Early Autumn on the allotment

Tuesday, October 13, 2020

 

This year I intended to keep up with regular allotment updates so that I could look back on the progress at the plot. Once again I've let it lapse over summer, with the last round up being late June  which is two and a half months ago (oops). Since then everything has changed and some things have grown and vanished already... Here's a walk round the plot (although these shots are now over a week old and out of date again!!)

C tries to keep things in groups for convenience. The brassicas are ideally divided into summer and winter but contrary to belief, some plants will be ready to harvest far ahead or behind schedule so it's not fool proof. We grow a lot of sprouts. So far the sprouts have tasted milder than expected. 

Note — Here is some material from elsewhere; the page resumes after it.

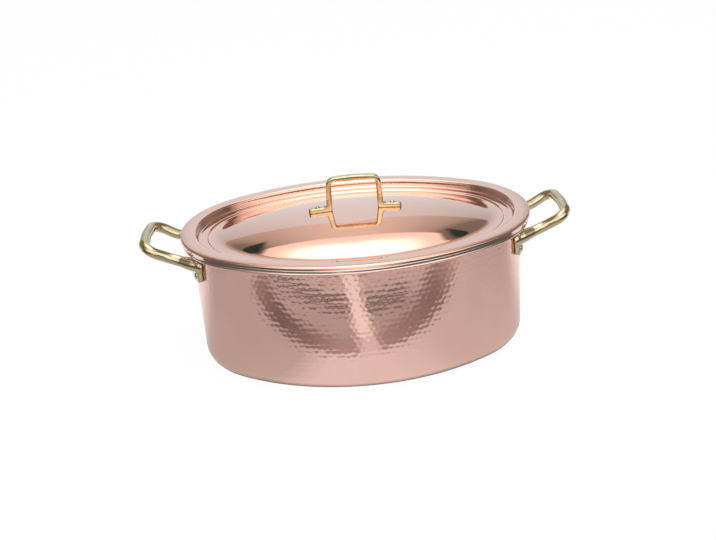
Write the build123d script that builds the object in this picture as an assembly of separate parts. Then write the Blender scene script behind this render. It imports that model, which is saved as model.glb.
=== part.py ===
from build123d import *
import math
import os

# An oval copper stewpot with a stepped, domed lid, in millimetres.
# It stands on z = 0, with its middle over the origin and its long side along X.

# The plan of the pot wall's outer face, an oval of four arcs
wall_half_length = 164.6
wall_half_width = 110.6
wall_end_radius = 87.5

# Sheet and coating thicknesses
pot_copper = 2.0
pot_tin = 0.5
lid_copper = 1.5
lid_tin = 0.5

# The pot, up to the top of its rolled rim, on which the lid rests
pot_height = 135.7
corner_radius = 14.5
base_ring_width = 40.0
rim_reach = 8.4
rim_roll_radius = 4.0
rim_tin_drop = 5.1
rim_leg_drop = 6.5
rim_bead_radius = 1.35
rim_bead_shift = 0.6

# The lid, from its turned down edge in to the foot of its dome
lid_overhang = 10.4
lid_edge_height = 3.6
lid_edge_radius = 3.0
flange_width = 14.0
flange_bend_radius = 2.6
outer_step_run = 5.0
outer_step_drop = 7.5
ledge_width = 6.9
ledge_bend_radius = 2.0
inner_step_run = 1.5
inner_step_drop = 1.5
inner_bend_radius = 2.4
gutter_width = 8.5
gutter_ring_width = 5.0
dome_rise = 17.6

# The bridge handle on the lid, a bar bent up from two thinner feet, with a fuller, crowned grip
strap_thickness = 5.3
strap_width = 7.2
bridge_half_length = 27.3
bridge_splay = 1.0
bridge_height = 33.6
bridge_depth = 4.4
bridge_crown = 2.0
bridge_crown_radius = 200.0
bridge_outer_radius = 8.5
bridge_inner_radius = 3.0
bridge_heel_radius = 3.2
strap_foot_length = 18.2
strap_foot_thinning = 1.3
strap_foot_radius = 2.5
strap_edge_radius = 1.2
lid_shank_radius = 1.7
lid_head_radius = 2.6
lid_head_height = 1.5
lid_head_rim = 0.3
lid_tail_radius = 3.4
lid_tail_height = 1.4

# The end handles, a bent rod on two riveted foot plates under the rim
rod_radius = 5.3
root_radius = 6.7
root_length = 13.0
foot_drop = 12.2
foot_middle_y = 39.0
foot_width = 15.0
foot_height = 24.0
foot_thickness = 4.8
foot_corner_radius = 3.0
foot_edge_radius = 1.0
root_inset = 3.0
root_rise = 17.0
waist_run = 15.9
waist_inset = 9.5
waist_rise = 3.3
waist_radius = 30.0
grip_run = 26.2
grip_flare = 4.5
grip_rise = 14.4
grip_corner_radius = 13.0
grip_bow = 2.2
grip_bow_rise = 0.5
grip_bow_radius = 90.0

# The rivets of the end handles, one near the lower outer corner of each foot plate
handle_shank_radius = 2.4
handle_head_radius = 3.4
handle_head_height = 2.0
handle_tail_radius = 4.6
handle_tail_height = 1.5
rivet_shift = 3.0
rivet_rise = 7.1

# The two centre distances and the side radius that close the oval
end_centre = wall_half_length - wall_end_radius
width_excess = wall_half_width - wall_end_radius
side_centre = (end_centre**2 - width_excess**2) / (2 * width_excess)
wall_side_radius = wall_half_width + side_centre
end_half_angle = math.degrees(math.atan2(side_centre, end_centre))
side_arc_size = 180 - 2 * end_half_angle

# Heights and offsets that the lid's parts share, an offset being a distance outward from the wall
lid_seat = pot_height
lid_top = lid_seat + lid_copper + lid_tin
ledge_height = lid_top - outer_step_drop
gutter_height = ledge_height - inner_step_drop
flange_inner = lid_overhang - flange_width
ledge_outer = flange_inner - outer_step_run
ledge_inner = ledge_outer - ledge_width
gutter_outer = ledge_inner - inner_step_run
dome_foot = gutter_outer - gutter_width
gutter_inner = gutter_outer - gutter_ring_width
dome_top = gutter_height + dome_rise
strap_foot_top = dome_top + strap_thickness - strap_foot_thinning
bridge_heel = bridge_half_length + bridge_splay
strap_reach = bridge_heel + strap_foot_length

# The end handles' places, each measured on from the one before it
foot_bottom = pot_height - foot_drop - foot_height
rivet_height = foot_bottom + rivet_rise
root_height = foot_bottom + root_rise
waist_height = root_height + waist_rise
grip_height = waist_height + grip_rise
waist_reach = wall_half_length + waist_run
grip_reach = waist_reach + grip_run
waist_half_width = foot_middle_y - waist_inset
grip_half_width = waist_half_width + grip_flare

# How far the blanks for trimming and drilling run past what they cut
blank_margin = 10.0


def oval_arcs():
    """The oval's four arcs: centre, radius of the wall's face, start angle and size."""
    return [
        (Vector(end_centre, 0), wall_end_radius, -end_half_angle, 2 * end_half_angle),
        (Vector(0, -side_centre), wall_side_radius, end_half_angle, side_arc_size),
        (Vector(-end_centre, 0), wall_end_radius, 180 - end_half_angle, 2 * end_half_angle),
        (Vector(0, side_centre), wall_side_radius, 180 + end_half_angle, side_arc_size),
    ]


def oval_prism(offset, bottom, top):
    """The oval at an offset from the wall, as an upright solid."""
    edges = [
        CenterArc(centre, radius + offset, start, size)
        for centre, radius, start, size in oval_arcs()
    ]
    face = Face(Wire(edges))
    return Pos(0, 0, bottom) * extrude(face, amount=top - bottom, dir=(0, 0, 1))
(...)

We've already taken several cabbages. Summer ones for coleslaw and then just as veg with dinner. I hate kale but C has grown it anyway. Good year for cabbages. 

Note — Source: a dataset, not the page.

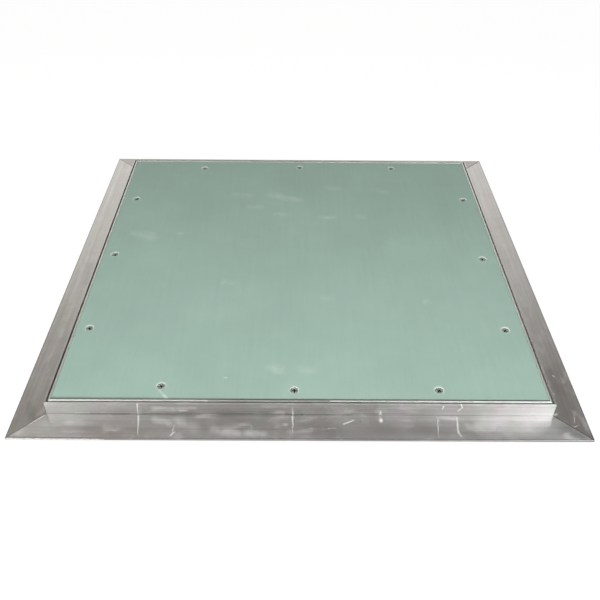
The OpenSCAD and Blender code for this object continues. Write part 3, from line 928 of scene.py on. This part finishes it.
class HATCH_OT_board_screws(bpy.types.Operator):
    """Makes the twelve threaded bugle-head drywall screws"""

    bl_idname = "hatch.board_screws"
    bl_label = "Board screws"

    def execute(self, context):
        form = context.scene.hatch_screws
        found = solids_of("board_screws")
        low, high = found[0]
        head_share = 0.93
        head = (high.x - low.x) / 2 * head_share
        length = high.z - low.z
        shank = 1.75 * MM
        core = shank * form.core
        bugle = 4 * MM
        point = 5 * MM
        count = 28
        flare = []
        for k in range(9):
            share = k / 8
            radius = core + (head - core) * share**2.4
            flare.append(circle(radius, -bugle + (bugle - 0.5 * MM) * share, count))
        lip = [circle(head, -0.18 * MM, count), circle(head * 0.97, 0.0, count)]
        thread = threaded_rings(length - bugle, shank, core, form.pitch * MM, point, count)
        thread = [[(x, y, z - bugle) for x, y, z in ring] for ring in thread[:-1]]
        screw = screw_mesh(flare + lip, thread, span=form.recess_mm * MM, width=1.1 * MM, depth=2.2 * MM)
        chance = random.Random(3)
        places = []
        for low, high in found:
            turn = Matrix.Rotation(chance.uniform(0, math.pi / 2), 4, "Z")
            tilt = Matrix.Rotation(math.radians(chance.uniform(-1.5, 1.5)), 4, "X")
            centre = (low + high) / 2
            seat = Matrix.Translation((centre.x, centre.y, high.z - form.sink_mm * MM))
            places.append(seat @ tilt @ turn)
        steel = phosphated_steel("phosphated_steel", [place.translation for place in places])
        made = mesh_object("drywall_screws", copies(screw, places), steel, "door")
        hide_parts("board_screws")
        return {"FINISHED"}


class HATCH_OT_keys_and_plates(bpy.types.Operator):
    """Finishes the corner keys, the strike plates and the pivot pins"""

    bl_idname = "hatch.keys_and_plates"
    bl_label = "Keys and plates"

    def execute(self, context):
        zinc = plated_steel("hot_dip_zinc", "#B4B6B9", 6.0, 0.32, 0.5)
        dress(zinc, *[f"frame_key_{c}" for c in CORNERS], *[f"door_key_{c}" for c in CORNERS])
        dress(zinc, "strike_plate_left", "strike_plate_right")
        turned = plated_steel("turned_steel", "#A9ABAE", 1.5, 0.22, 0.34)
        dress(turned, "pivot_pin_left", "pivot_pin_right")
        return {"FINISHED"}


class HATCH_OT_latches(bpy.types.Operator):
    """Finishes the two push latches and makes their threaded screws"""

    bl_idname = "hatch.latches"
    bl_label = "Push latches"

    def execute(self, context):
        finishes = {
            "housing": moulded_plastic("white_acetal", "#DEDED8", 0.42),
            "plunger": moulded_plastic("black_nylon", "#232325", 0.38),
            "magnet": plated_steel("nickel_plate", "#C6C2B8", 2.0, 0.12, 0.2),
            "spring": plated_steel("spring_wire", "#9C9EA2", 1.0, 0.2, 0.3),
        }
        for piece, material in finishes.items():
            dress(material, f"latch_{piece}_left", f"latch_{piece}_right")
        found = solids_of("latch_screws")
        low, high = found[0]
        head = (high.x - low.x) / 2
        head_h = 1.8 * MM
        shank = 1.45 * MM
        count = 24
        section = ((1, 0.0), (1, 0.45), (0.93, 0.78), (0.72, 1.0))
        dome = [circle(head * share, -head_h + head_h * up, count) for share, up in section]
        core, pitch, point = shank * 0.74, 1.1 * MM, 1.2 * MM
        thread = threaded_rings(high.z - low.z - head_h, shank, core, pitch, point, count)
        thread = [[(x, y, z - head_h) for x, y, z in ring] for ring in thread]
        screw = screw_mesh(dome, thread, span=3.2 * MM, width=0.7 * MM, depth=1.2 * MM)
        chance = random.Random(5)
        places = []
        for low, high in found:
            centre = (low + high) / 2
            turn = Matrix.Rotation(chance.uniform(0, math.pi / 2), 4, "Z")
            places.append(Matrix.Translation((centre.x, centre.y, high.z)) @ turn)
        zinc = plated_steel("bright_zinc", "#BFC3C8", 1.2, 0.2, 0.32)
        made = mesh_object("latch_fixing_screws", copies(screw, places), zinc, "frame")
        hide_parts("latch_screws")
        return {"FINISHED"}


def softbox(name, place, aim, size, power):
    """A rectangular lamp at place that faces aim, with its two sides in metres and its power in watts."""
    data = bpy.data.lights.new(name, "AREA")
    data.shape = "RECTANGLE"
    data.size, data.size_y = size
    data.energy = power
    data.color = (0.96, 0.98, 1.0)
    lamp = scene_object(name, data)
    lamp.location = place
    lamp.rotation_euler = (Vector(aim) - Vector(place)).to_track_quat("-Z", "Y").to_euler()


class HATCH_OT_stage(bpy.types.Operator):
    """Makes the camera, the pale floor, the studio's lamps and its pale surroundings"""

    bl_idname = "hatch.stage"
    bl_label = "Studio"

    def execute(self, context):
        stage = context.scene.hatch_stage
        self.camera(stage)
        self.floor(stage)
        self.surroundings()
        softbox("lamp_over_front", (0.0, -0.28, 0.48), (0, -0.26, 0), (1.1, 0.2), 1.65)
        softbox("lamp_right", (0.75, -0.93, 0.85), (0.15, -0.2, 0), (0.6, 0.5), 5.4)
        softbox("lamp_right_inner", (0.36, -0.93, 0.85), (0.12, -0.2, 0), (0.36, 0.5), 0.45)
        softbox("lamp_left", (-0.95, -0.90, 0.85), (-0.15, -0.2, 0), (0.85, 0.5), 5.6)
        context.scene.view_settings.view_transform = "Standard"
        return {"FINISHED"}

    def camera(self, stage):
        """Camera at the photograph's viewing angle."""
        cy, sy = math.cos(stage.yaw), math.sin(stage.yaw)
        cp, sp = math.cos(stage.pitch), math.sin(stage.pitch)
        cr, sr = math.cos(stage.roll), math.sin(stage.roll)
        ahead = Vector((sy * cp, cy * cp, -sp))
        right = Vector((cy, -sy, 0))
        up = right.cross(ahead)
        turned_right = right * cr + up * sr
        turned_up = up * cr - right * sr
        data = bpy.data.cameras.new("camera")
        data.sensor_width = SENSOR_MM
        data.lens = stage.lens
        data.clip_start = 0.01
        camera = scene_object("camera", data)
        axes = Matrix((turned_right, turned_up, -ahead)).transposed().to_4x4()
        camera.matrix_world = Matrix.Translation(stage.eye) @ axes
        bpy.context.scene.camera = camera

    def floor(self, stage):
        """A wide pale floor that keeps the shadow, a little lighter to the eye than to the object."""
        material, tree, shader = blank_material("pale_floor")
        path = add(tree, "LightPath").node.outputs
        seen = add(
            tree, "Math", {0: path["Is Camera Ray"], 1: path["Is Glossy Ray"]}, operation="MAXIMUM",
        )
        seen = add(tree, "Math", {0: seen, 1: path["Is Transmission Ray"]}, operation="MAXIMUM")
        glow = add(tree, "Math", {0: seen, 1: 0.82}, operation="MULTIPLY")
        white = add(tree, "Emission", {"Color": (1, 1, 1, 1), "Strength": 1.10})
        shown = add(tree, "MixShader", {0: glow, 1: shader.outputs[0], 2: white})
        clear = add(tree, "BsdfTransparent")
        behind = add(tree, "NewGeometry", out="Backfacing")
        one_sided = add(tree, "MixShader", {0: behind, 1: shown, 2: clear})
        feed(tree.nodes["Material Output"], {"Surface": one_sided})
        feed(shader, {"Base Color": shade(stage.floor_colour), "Roughness": 0.9})
        mesh = bmesh.new()
        reach, level = 8.0, CAD_BOX[0].z - 0.1 * MM
        mesh.faces.new([mesh.verts.new((sx * reach, sy * reach, level)) for sx, sy in SQUARE])
        data = bpy.data.meshes.new("floor")
        mesh.to_mesh(data)
        mesh.free()
        data.materials.append(material)
        scene_object("floor", data)

    def surroundings(self):
        """Pale studio walls under a grey ceiling, for light and reflections. The eye sees plain white."""
        world = bpy.data.worlds.new("studio")
        bpy.context.scene.world = world
        world.use_nodes = True
        tree = world.node_tree
        towards = add(tree, "TexCoord", out="Generated")
        parts = add(tree, "SeparateXYZ", {0: towards}).node.outputs
        share = add(
            tree, "MapRange", {"Value": parts["Z"], "From Min": 0.54, "From Max": 0.68},
            interpolation_type="SMOOTHSTEP",
        )
        side = add(tree, "MapRange", {"Value": parts["X"], "From Min": -0.5, "From Max": 0.45})
        ceiling = add(
            tree, "Mix", {0: side, 6: (0.28, 0.24, 0.21, 1.0), 7: (0.03, 0.026, 0.023, 1.0)},
            **OF_COLOURS,
        )
        walls = add(
            tree, "Mix", {0: side, 6: (1.03, 1.01, 0.96, 1.0), 7: (0.88, 0.86, 0.84, 1.0)}, **OF_COLOURS,
        )
        behind = add(
            tree, "MapRange",
            {"Value": parts["Y"], "From Min": -0.5, "From Max": 0.2, "To Min": 0.7, "To Max": 1.03},
        )
        raised = add(tree, "MapRange", {"Value": parts["Z"], "From Min": 0.2, "From Max": 0.35})
        behind = add(tree, "Mix", {0: raised, 2: 1.0, 3: behind})
        behind = add(tree, "CombineXYZ", {0: behind, 1: behind, 2: behind})
        walls = add(tree, "Mix", {0: 1.0, 6: walls, 7: behind}, **OF_COLOURS, blend_type="MULTIPLY")
        colour = add(tree, "Mix", {0: share, 6: walls, 7: ceiling}, **OF_COLOURS)
        path = add(tree, "LightPath").node.outputs
        seen = add(
            tree, "Math", {0: path["Is Camera Ray"], 1: path["Is Transmission Ray"]}, operation="MAXIMUM",
        )
        colour = add(tree, "Mix", {0: seen, 6: colour, 7: (1.0, 1.0, 1.0, 1.0)}, **OF_COLOURS)
        feed(tree.nodes["Background"], {"Color": colour, "Strength": 1.0})


class HATCH_PT_sidebar(bpy.types.Panel):
    """Lists the hatch's pieces in the 3D view's sidebar"""

    bl_idname = "HATCH_PT_sidebar"
    bl_label = "Access hatch"
    bl_space_type = "VIEW_3D"
    bl_region_type = "UI"
    bl_category = "Hatch"

    def draw(self, context):
        for operator in OPERATORS:
            self.layout.operator(operator.bl_idname)
        for name in GROUPS:
            group = getattr(context.scene, name)
            box = self.layout.box()
            box.label(text=group.__class__.__doc__)
            for prop in group.__annotations__:
                box.prop(group, prop)


GROUPS = {
    "hatch_metal": HatchMetal,
    "hatch_board": HatchBoard,
    "hatch_screws": HatchScrews,
    "hatch_stage": HatchStage,
}
OPERATORS = (
    HATCH_OT_stage,
    HATCH_OT_outer_frame,
    HATCH_OT_door_frame,
    HATCH_OT_door_board,
    HATCH_OT_board_screws,
    HATCH_OT_keys_and_plates,
    HATCH_OT_latches,
)


def register():
    """Registers the settings, the operators and the panel."""
    for name, group in GROUPS.items():
        bpy.utils.register_class(group)
        setattr(bpy.types.Scene, name, bpy.props.PointerProperty(type=group))
    for operator in OPERATORS:
        bpy.utils.register_class(operator)
    bpy.utils.register_class(HATCH_PT_sidebar)


def unregister():
    """Takes back what register made."""
    bpy.utils.unregister_class(HATCH_PT_sidebar)
    for operator in reversed(OPERATORS):
        bpy.utils.unregister_class(operator)
    for name, group in GROUPS.items():
        delattr(bpy.types.Scene, name)
        bpy.utils.unregister_class(group)


def main():
    """Makes the camera and studio first, then each group of pieces."""
    register()
    bpy.ops.hatch.stage()
    bpy.ops.hatch.outer_frame()
    bpy.ops.hatch.door_frame()
    bpy.ops.hatch.door_board()
    bpy.ops.hatch.board_screws()
    bpy.ops.hatch.keys_and_plates()
    bpy.ops.hatch.latches()


if __name__ == "__main__":
    main()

Winter leeks and celeriac. The celeriac has put on a lot of size in the last two months from virtually nothing to a big plump stem. 


Purple sprouting brocoli just seen and now a heap of pig muck rotting away where the cauliflowers grew. We ate them all and they were marvellous. An excellent cauli year. Just at the back of the shot you can see the gherkin plants which have been climbing the fence. There have been so many gherkins we have harvested off here, mostly to pickle. Yum. 
Above, raised bed with parsnips in. They are large and lovely. Excellent parsnip year. Next to them some rather small swede. Bad year for swede. Beetroots have been small but tasty. 
Below, more cabbages. Looking good. C found a spray for brassicas which kept of most of the butterflies and caterpillars which usually wreak havoc on them. You do have to keep brassicas covered until fairly sizeable to avoid butterflies and birds. Birds peck them to oblivion.

Horse poop rotting away where onions once grew. Jerusalem artichoke behind which will probably be ignored for about the fifth year running. 
Below, you can see some of the tomatoes I strapped to the wire fence. They have all been and gone so soon and I am without even any green ones.

I was ripening squash skins in the sun but they've been indoors a couple of weeks after the frost threatened. I still have a few to harvest off the plants.
Below, more lousy swede, tiny carrots and pencil thin summer leekd. 

In the raised beds. All the carrots have been eaten. The spinach is indestructible and we've been eating it for months and months; I'm turning into Popeye. 

Casting your eyes over the fruit plot you can see that nothing much is happening. We have picked the few pears and few apples. 

The new rhubarb looks massive and I'm going to whip a bit before it's finished for the season.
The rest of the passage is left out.